- Problem: Reproduce the span that opens at the line containing "bolt = turned_blank()" and closes at the line containing "points = [vertex.co", both lines included, without alteration and without any other line.

- Data block:
________________________

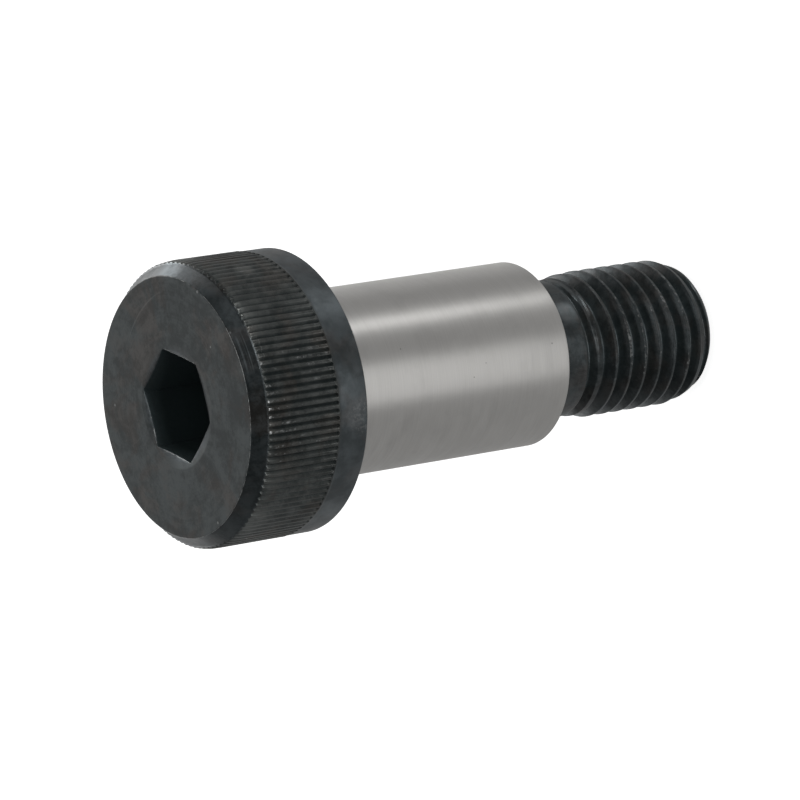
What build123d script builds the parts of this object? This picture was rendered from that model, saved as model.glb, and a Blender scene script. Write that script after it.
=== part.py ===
from build123d import *
from math import atan, cos, degrees, radians, tan
import os

# A hexagon socket head shoulder bolt with an M16 thread: turned, knurled, broached and
# ground from one bar, with a rolled thread. Millimetres. It is modelled along its own
# axis, with the head's outer face at height 0 and the thread pointing up. It is then
# turned over to stand on its thread's end, with a corner of the hexagon on the X axis.
# Angles round the axis count from the line where the revolved blank begins, which the
# thread's run-out keeps clear of.

# Head
head_diameter = 30.0             # over the plain collar behind the knurl
head_height = 13.8
knurl_step = 0.37                # how far the teeth stand above the chamfer in front of them
head_chamfer = 1.05              # how much the chamfer takes off the radius
head_chamfer_angle = 37.5        # from the axis
collar_width = 3.6
collar_edge = 0.25

# Straight knurl
knurl_rise = 0.07                # how far the teeth stand out of the collar
knurl_depth = 0.33
knurl_teeth = 118
knurl_turn = 1.69                # the first groove's angle round the axis
knurl_flank_angle = 72           # between the two flanks of a groove
knurl_end_slope = 60             # at which a groove climbs out of the metal
knurl_margin = 0.06              # from the grooves' ends to the step down to the collar

# Hexagon socket
socket_across_flats = 10.0
socket_depth = 9.0
socket_turn = 26                 # the first corner's angle round the axis
socket_bevel = 1.3               # how far the bevelled mouth reaches past the flats
socket_bevel_angle = 160
drill_gap = 0.1                  # between the drilled hole's wall and a flat
drill_point_angle = 120

# Ground shoulder, with the grinding groove under the head
shoulder_diameter = 19.96
shoulder_length = 30.1
shoulder_edge = 0.2
groove_depth = 0.27
groove_width = 2.5
groove_corner = 0.3              # the sloped corner between its floor and the head

# Thread, rolled on a neck that is a little thicker than the pitch cylinder
thread_diameter = 16.0
thread_pitch = 2.0
thread_flank_angle = 60
thread_length = 22.0             # from the shoulder's end face to the bolt's end
crest_loss = 0.07                # by which the rolled crests miss the nominal radius
neck_allowance = 0.1             # by which the neck's radius passes the pitch radius
neck_corner = 0.35               # the sloped corner between the neck and the shoulder
groove_start = 4.75              # from the shoulder's end face to the first full depth
groove_start_turn = 229          # the angle round the axis there
run_out_turn = 95                # over which the groove comes down to that depth
crest_delay = 0.8                # from there to where the crests begin to rise
crest_start_slope = 30

# Point
taper_length = 2.3
taper_slope = 20
point_edge = 0.6
spare_turns = 2.2                # of thread on the bar that is parted off beyond the point

tool_reach = 0.3                 # how far a cutting tool reaches past the metal

knurl_radius = head_diameter / 2 + knurl_rise
knurl_end = head_height - collar_width
sharp_height = thread_pitch / 2 / tan(radians(thread_flank_angle / 2))
crest_radius = thread_diameter / 2 - crest_loss
neck_radius = thread_diameter / 2 - 3 / 8 * sharp_height + neck_allowance
root_radius = thread_diameter / 2 - 17 / 24 * sharp_height
sharp_root_radius = thread_diameter / 2 - 7 / 8 * sharp_height
shoulder_end = head_height + shoulder_length
first_groove = shoulder_end + groove_start
bolt_end = shoulder_end + thread_length
taper_start = bolt_end - point_edge - taper_length
bar_end = bolt_end + spare_turns * thread_pitch


def head_corners():
    """Half outline of the head, from the middle of its face to the grinding groove."""
    collar_radius = head_diameter / 2
    face_radius = knurl_radius - knurl_step - head_chamfer
    chamfer_end = head_chamfer / tan(radians(head_chamfer_angle))
    return [
        (0, 0),
        (face_radius, 0),
        (face_radius + head_chamfer, chamfer_end),
        (knurl_radius, chamfer_end),
        (knurl_radius, knurl_end),
        (collar_radius, knurl_end),
        (collar_radius, head_height - collar_edge),
        (collar_radius - collar_edge, head_height),
    ]


def shoulder_corners():
    """Half outline of the grinding groove and the shoulder, up to its end face."""
    shoulder_radius = shoulder_diameter / 2
    floor_radius = shoulder_radius - groove_depth
    groove_end = head_height + groove_width
    return [
        (floor_radius + groove_corner, head_height),
        (floor_radius, head_height + groove_corner),
        (floor_radius, groove_end - groove_depth),
        (shoulder_radius, groove_end),
        (shoulder_radius, shoulder_end - shoulder_edge),
        (shoulder_radius - shoulder_edge, shoulder_end),
    ]


def shank_corners():
    """Half outline of the neck and of the cylinder that the crests lie on."""
    rise_start = first_groove + crest_delay
    rise_length = (crest_radius - neck_radius) / tan(radians(crest_start_slope))
    return [
        (neck_radius + neck_corner, shoulder_end),
        (neck_radius, shoulder_end + neck_corner),
        (neck_radius, rise_start),
        (crest_radius, rise_start + rise_length),
        (crest_radius, bar_end),
        (0, bar_end),
    ]


def turned_blank():
    """The bolt and its spare bar before it is knurled, broached, threaded and pointed."""
    corners = head_corners() + shoulder_corners() + shank_corners()
    outline = make_face(Polyline(*corners, close=True))
    return revolve(Plane.XZ * outline, Axis.Z)


def upright_cone(radius, angle):
    """A cone on the plane z = 0 with its point up; angle is the whole angle there."""
    height = radius / tan(radians(angle / 2))
    return Cone(radius, 0, height, align=(Align.CENTER, Align.CENTER, Align.MIN))


def hexagon_socket():
    """The broached hexagon, its bevelled mouth and the drill point at its bottom."""
    flat_radius = socket_across_flats / 2
    hexagon = Rot(0, 0, socket_turn) * RegularPolygon(flat_radius, 6, major_radius=False)
    prism = extrude(Pos(0, 0, -tool_reach) * hexagon, socket_depth + tool_reach)
    mouth_growth = tool_reach * tan(radians(socket_bevel_angle / 2))
    mouth = upright_cone(flat_radius + socket_bevel + mouth_growth, socket_bevel_angle)
    drill_point = upright_cone(flat_radius - drill_gap, drill_point_angle)
    return prism + Pos(0, 0, -tool_reach) * mouth + Pos(0, 0, socket_depth) * drill_point


def knurl_groove():
    """One V groove of the knurl, which climbs out of the metal at the collar."""
    floor_radius = knurl_radius - knurl_depth
    height = knurl_depth + tool_reach
    half_width = height * tan(radians(knurl_flank_angle / 2))
    section = make_face(
        Polyline(
            (floor_radius, 0),
            (floor_radius + height, half_width),
            (floor_radius + height, -half_width),
            close=True,
        )
    )
    climb_slope = tan(radians(knurl_end_slope))
    climb_start = knurl_end - knurl_margin - knurl_depth / climb_slope
    climb_end = climb_start + height / climb_slope
    straight = extrude(Pos(0, 0, -tool_reach) * section, climb_start + tool_reach)
    tip = Vertex(floor_radius + height, 0, climb_end)
    return straight + loft([Pos(0, 0, climb_start) * section, tip])


def thread_path():
    """The line of the groove's root: down a cone over the run-out, then at full depth."""
    drop = neck_radius + tool_reach - root_radius
    run_out_length = thread_pitch * run_out_turn / 360
    cone_angle = degrees(atan(drop / run_out_length))
    run_out = Helix(
        thread_pitch / cos(radians(cone_angle)),
        run_out_length,
        root_radius + drop,
        cone_angle=-cone_angle,
    )
    run_out_start = Pos(0, 0, first_groove - run_out_length)
    run_out_angle = Rot(0, 0, groove_start_turn - run_out_turn)
    full_depth = Helix(thread_pitch, bolt_end + thread_pitch - first_groove, root_radius)
    full_start = Pos(0, 0, first_groove) * Rot(0, 0, groove_start_turn)
    return Wire([run_out_start * run_out_angle * run_out.edge(), full_start * full_depth.edge()])


def thread_groove():
    """The V groove with its flat root, from the run-out until it has passed the point."""
    flank = tan(radians(thread_flank_angle / 2))
    root_half = (root_radius - sharp_root_radius) * flank
    height = crest_radius + tool_reach - root_radius
    mouth_half = root_half + height * flank
    section = make_face(
        Polyline(
            (0, -root_half),
            (height, -mouth_half),
            (height, mouth_half),
            (0, root_half),
            close=True,
        )
    )
    path = thread_path()
    start = path @ 0
    across = Plane(start, x_dir=Vector(start.X, start.Y, 0), z_dir=path % 0)
    return sweep(across * section, path=path, is_frenet=True)


def point_waste():
    """What comes off beyond the thread's end, to leave its taper and its edge."""
    taper_radius = crest_radius - taper_length * tan(radians(taper_slope))
    corners = Polyline(
        (crest_radius, taper_start),
        (crest_radius + tool_reach, taper_start),
        (crest_radius + tool_reach, bar_end + tool_reach),
        (0, bar_end + tool_reach),
        (0, bolt_end),
        (taper_radius - point_edge, bolt_end),
        (taper_radius, bolt_end - point_edge),
        close=True,
    )
    return revolve(Plane.XZ * make_face(corners), Axis.Z)


def stood_up(bolt):
    """Turned over to stand on its thread's end, over the origin."""
    return Pos(0, 0, bolt_end) * Rot(180, 0, 0) * Rot(0, 0, -socket_turn) * bolt


bolt = turned_blank()
bolt -= hexagon_socket()
bolt -= PolarLocations(0, knurl_teeth, knurl_turn) * knurl_groove()
bolt -= thread_groove()
bolt -= point_waste()
bolt = stood_up(bolt)

os.makedirs("parts", exist_ok=True)
export_step(bolt, "parts/shoulder_bolt.step")
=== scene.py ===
import math

import bpy
import numpy as np
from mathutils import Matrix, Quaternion, Vector

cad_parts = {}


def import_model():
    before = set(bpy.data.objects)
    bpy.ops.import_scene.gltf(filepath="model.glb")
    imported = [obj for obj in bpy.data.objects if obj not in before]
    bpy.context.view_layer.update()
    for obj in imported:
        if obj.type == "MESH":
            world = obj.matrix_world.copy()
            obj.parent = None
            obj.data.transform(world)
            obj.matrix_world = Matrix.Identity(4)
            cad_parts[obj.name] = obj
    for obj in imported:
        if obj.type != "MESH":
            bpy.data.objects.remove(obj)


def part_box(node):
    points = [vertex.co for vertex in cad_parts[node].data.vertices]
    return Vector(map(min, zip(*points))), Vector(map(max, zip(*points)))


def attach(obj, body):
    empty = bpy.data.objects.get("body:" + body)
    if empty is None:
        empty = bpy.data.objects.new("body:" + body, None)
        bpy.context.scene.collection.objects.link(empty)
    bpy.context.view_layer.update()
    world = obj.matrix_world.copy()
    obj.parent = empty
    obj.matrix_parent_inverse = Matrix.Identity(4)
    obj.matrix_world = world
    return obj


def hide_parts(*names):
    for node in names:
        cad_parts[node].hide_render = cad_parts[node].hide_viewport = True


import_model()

# Looks of a black-oxide shoulder bolt with a bare ground shoulder. It stands on its thread's end,
# as in the CAD frame. Sizes are in millimetres unless a name says otherwise, and are brought to
# metres when the mesh is made. "Down" is the distance below the head's outer face, and angles
# run anticlockwise as seen from above, from the line through a corner of the hexagon.

MM = 0.001
NODE = "shoulder_bolt"
LOWEST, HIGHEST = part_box(NODE)
LENGTH = (HIGHEST.z - LOWEST.z) / MM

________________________

- Written reply:
bolt = turned_blank()
bolt -= hexagon_socket()
bolt -= PolarLocations(0, knurl_teeth, knurl_turn) * knurl_groove()
bolt -= thread_groove()
bolt -= point_waste()
bolt = stood_up(bolt)

os.makedirs("parts", exist_ok=True)
export_step(bolt, "parts/shoulder_bolt.step")
=== scene.py ===
import math

import bpy
import numpy as np
from mathutils import Matrix, Quaternion, Vector

cad_parts = {}


def import_model():
    before = set(bpy.data.objects)
    bpy.ops.import_scene.gltf(filepath="model.glb")
    imported = [obj for obj in bpy.data.objects if obj not in before]
    bpy.context.view_layer.update()
    for obj in imported:
        if obj.type == "MESH":
            world = obj.matrix_world.copy()
            obj.parent = None
            obj.data.transform(world)
            obj.matrix_world = Matrix.Identity(4)
            cad_parts[obj.name] = obj
    for obj in imported:
        if obj.type != "MESH":
            bpy.data.objects.remove(obj)


def part_box(node):
    points = [vertex.co for vertex in cad_parts[node].data.vertices]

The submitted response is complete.